Can't emphasize enough how crucial Mikkelsen's performance is to this film. He has to convince us of the kind nature of the man in his brief opening scenes at the kindergarten. He has to undergo the various emotional phases of the wronged victim--from incredulity to outrage to betrayed hurt to sullen ingrown suffering. He has to retain one's sympathies even as he shoves his girlfriend Nadja (Alexandra Rapaport), one of the few adults left who believe him, out the door. And he has to do all this with his face gradually freezing into a mask, as he realizes just how isolated he is.

The film starts to derail about the time (skip this paragraph if you plan to see the picture) the case against Lucas derails; up to this point the story has been all too hideously real, the characters apparently driven by life itself. When Lucas starts venturing out again and insisting on his right to resume his position as a member of the community, I begin to see Vinterberg's hand forcing the situation. If I like Lucas were accused of child molestation I wouldn't even try rejoining them, I'd simply get the hell out, and consider myself lucky to have escaped. I know what'll happen if I try otherwise--just had a taste of it firsthand, earlier in the picture; anything else seems more like plot contrivance than inevitable psychology. 

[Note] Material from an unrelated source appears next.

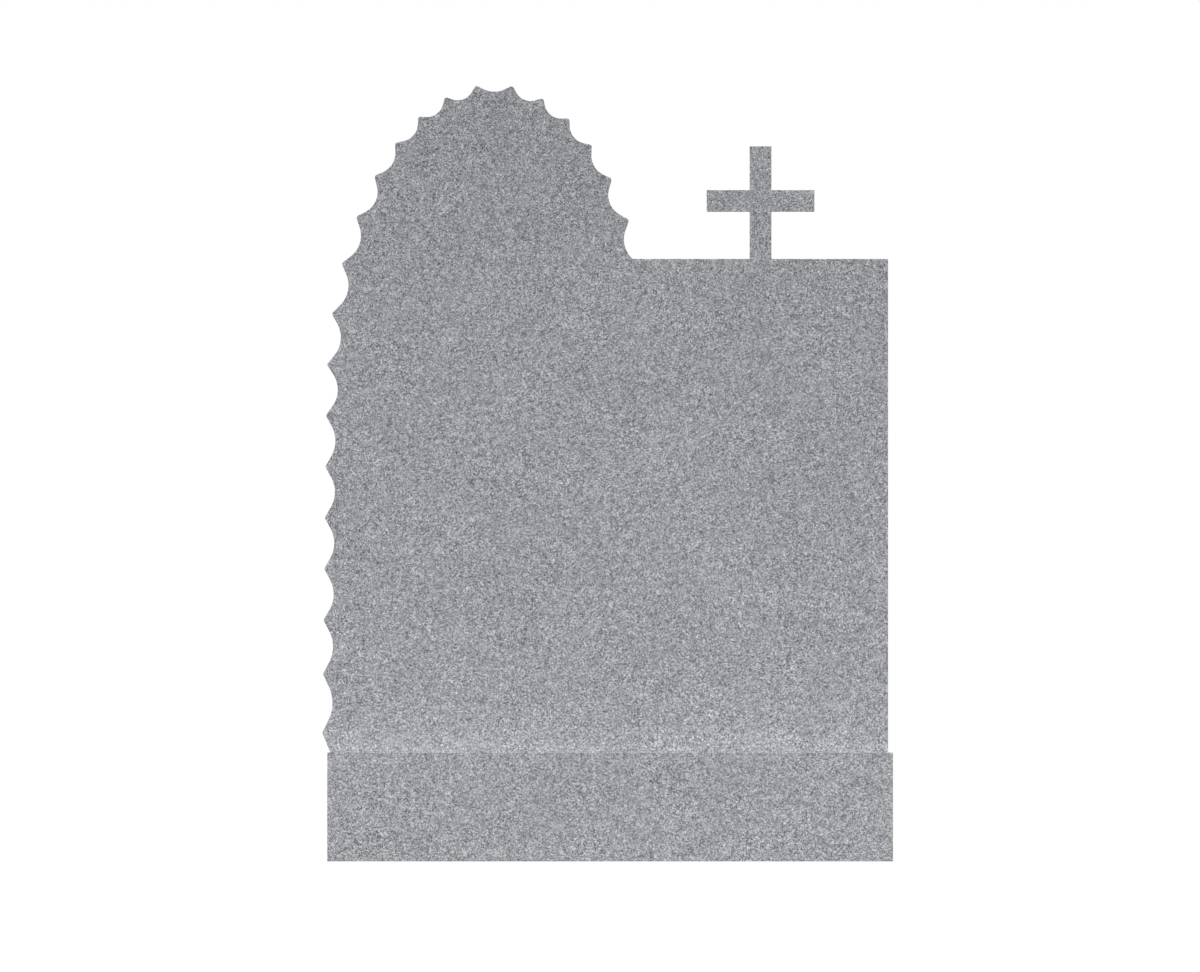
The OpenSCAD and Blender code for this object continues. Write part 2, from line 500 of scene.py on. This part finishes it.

Which is a pity. The style Vinterberg debuted so famously in Festen--the handheld camera, the washed-out color palette, the low-level lighting and total lack of ambient soundtrack beyond whatever happens to be playing onscreen--seemed so mannered in that earlier work, a talented novice's attempt at neorealism. Here the same style seems effortless, earned; it emphasizes without any undue fuss that this is what life looks like, this is how life is. When the film starts straying from realism into Christlike suffering and redemption, said style seems to mock the solemnity of the proceedings. It's as if Vinterberg's eye were chiding his brain: "We know how things truly are, no matter what silly scenarios you might think up; without lifting a finger or batting a lash we'll undermine your argument, show it for the hollow construct it really is."